The New Voices program is working to improve gender balance and increase ethnic diversity at every level and holds managers accountable to making progress across these metrics. Since the program's inception in 2018, Cousins is immensely proud to say that she has helped Bloomberg more than triple its representation of women on TV. “What I'm doing is different from the nonprofit world... but I believe I'm helping shape society more from the top in terms of the opinions and voices that [people] are reading about in the news.”
Victoria Royer Coley '00
During her undergraduate days at Clemson University, Victoria Royer Coley '00 majored in communications studies and worked as a reporter for the university's television station. She was soon bitten by the media bug. “I spent my summers interning with various media companies, both local and national, building critical skills, networking, and getting a sense for opportunities within a career field that I was highly interested in.”

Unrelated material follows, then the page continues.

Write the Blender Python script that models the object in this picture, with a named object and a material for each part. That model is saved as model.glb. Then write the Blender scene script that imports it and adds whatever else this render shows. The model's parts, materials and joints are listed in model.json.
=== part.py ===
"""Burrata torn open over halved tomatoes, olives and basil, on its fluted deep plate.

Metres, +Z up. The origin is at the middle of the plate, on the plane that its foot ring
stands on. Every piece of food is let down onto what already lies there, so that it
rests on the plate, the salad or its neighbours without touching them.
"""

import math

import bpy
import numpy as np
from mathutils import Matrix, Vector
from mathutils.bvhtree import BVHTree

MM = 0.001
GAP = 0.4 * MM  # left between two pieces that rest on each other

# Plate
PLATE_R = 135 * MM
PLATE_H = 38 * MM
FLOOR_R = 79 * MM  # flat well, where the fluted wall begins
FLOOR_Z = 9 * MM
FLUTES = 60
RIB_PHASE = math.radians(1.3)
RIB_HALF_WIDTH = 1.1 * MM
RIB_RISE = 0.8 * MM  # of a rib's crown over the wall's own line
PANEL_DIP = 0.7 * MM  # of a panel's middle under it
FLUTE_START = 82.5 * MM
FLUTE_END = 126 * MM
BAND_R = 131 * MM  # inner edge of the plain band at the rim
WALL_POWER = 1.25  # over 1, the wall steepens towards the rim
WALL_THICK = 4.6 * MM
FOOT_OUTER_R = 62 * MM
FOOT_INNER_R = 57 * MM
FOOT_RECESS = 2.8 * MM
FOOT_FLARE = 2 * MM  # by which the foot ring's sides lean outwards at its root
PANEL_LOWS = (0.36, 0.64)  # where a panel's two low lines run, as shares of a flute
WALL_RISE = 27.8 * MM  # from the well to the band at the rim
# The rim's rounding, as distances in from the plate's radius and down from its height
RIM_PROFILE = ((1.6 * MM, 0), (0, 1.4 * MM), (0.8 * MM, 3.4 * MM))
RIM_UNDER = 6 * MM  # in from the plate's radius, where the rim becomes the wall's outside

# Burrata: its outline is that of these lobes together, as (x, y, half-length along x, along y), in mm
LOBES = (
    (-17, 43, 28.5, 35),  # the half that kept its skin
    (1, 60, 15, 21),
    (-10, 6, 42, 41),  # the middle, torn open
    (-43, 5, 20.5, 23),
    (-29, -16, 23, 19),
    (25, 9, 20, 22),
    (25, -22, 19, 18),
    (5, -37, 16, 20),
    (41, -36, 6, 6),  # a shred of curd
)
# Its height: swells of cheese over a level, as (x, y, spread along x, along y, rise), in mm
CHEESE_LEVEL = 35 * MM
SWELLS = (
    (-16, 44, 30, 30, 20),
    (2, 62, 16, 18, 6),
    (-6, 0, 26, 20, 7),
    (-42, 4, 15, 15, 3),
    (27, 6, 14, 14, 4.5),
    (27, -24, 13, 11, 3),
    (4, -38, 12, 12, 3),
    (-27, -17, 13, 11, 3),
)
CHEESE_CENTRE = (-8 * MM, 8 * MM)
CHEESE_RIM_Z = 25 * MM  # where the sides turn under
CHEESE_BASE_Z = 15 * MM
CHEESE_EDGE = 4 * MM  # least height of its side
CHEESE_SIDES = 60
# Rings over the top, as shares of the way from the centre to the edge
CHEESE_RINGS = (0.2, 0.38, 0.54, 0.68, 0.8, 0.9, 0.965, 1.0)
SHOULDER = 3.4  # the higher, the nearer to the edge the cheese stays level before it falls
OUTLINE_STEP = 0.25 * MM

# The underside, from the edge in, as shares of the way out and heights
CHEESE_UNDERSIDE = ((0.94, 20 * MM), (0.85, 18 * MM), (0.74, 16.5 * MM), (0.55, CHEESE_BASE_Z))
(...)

Following graduation in 2004, Victoria pursued a career in news production and accepted a full-time position at Fox News Channel working in the D.C. Bureau with a focus on policy and political coverage. Working alongside news heavyweights as a producer, and later as the coordinator of the network's Washington booking unit, Victoria shaped the editorial direction of programming and research, and wrote and produced guest segments. “I landed interviews with political newsmakers and coordinated breaking news coverage both in the bureau and in the field.” Working for the number one cable news network came with a lot of joy, but also a lot of stress. For Victoria, there was never a dull moment or quiet day. “I always tell those interested in news that it never stops.”
Her family's small business in the lifestyle magazine industry provided the next professional opportunity for Victoria. She learned several aspects of the business from advertising sales and design to editorial writing and subscriber circulation. During this time, while living and working in Annapolis, Victoria also joined a small group of young professionals in launching the Rotaract Club of Annapolis, a junior club sponsored by the Rotary Club. She served as the club's founding president and dedicated many nights and weekends to service activities and meetings. Although the family business was booming and she enjoyed both the niche market and people she met while traveling, the world of policy and politics called her back. But instead of producing the news, she transitioned into public relations as a deputy communications director. “Our work focused on media coverage, earned and paid, for various education and awareness projects. Then, in 2012, I was approached to lead the communications department at Independent Women's Forum and Independent Women's Voice. I long admired the work of Independent Women to preserve and advance freedom.” She didn't hesitate to accept the opportunity and continues with IW today as their vice president of communications.
As a member of executive leadership at IW, Victoria oversees a team of ten full-time professional women, as well as external freelancers and firms, including media, digital marketing, social media, creative design, video production, web development and design, copywriting, branding, campaign, and membership personnel.
Reflecting upon how Severn's mission is lived out in her work, Victoria emphasizes that Severn offers an unparalleled experience for students.
“What I value most about Severn is when you study at Severn, you learn how to succeed. It is one of the many reasons that my husband and I are so excited to have our children starting at Severn's Chesapeake Campus this fall. With anything that I do — work in my career or volunteering within my community — I strive to do the right thing the right way. Within that, it encompasses several key practices introduced by my parents and elevated by my Severn experience: fairness, honesty, and humility."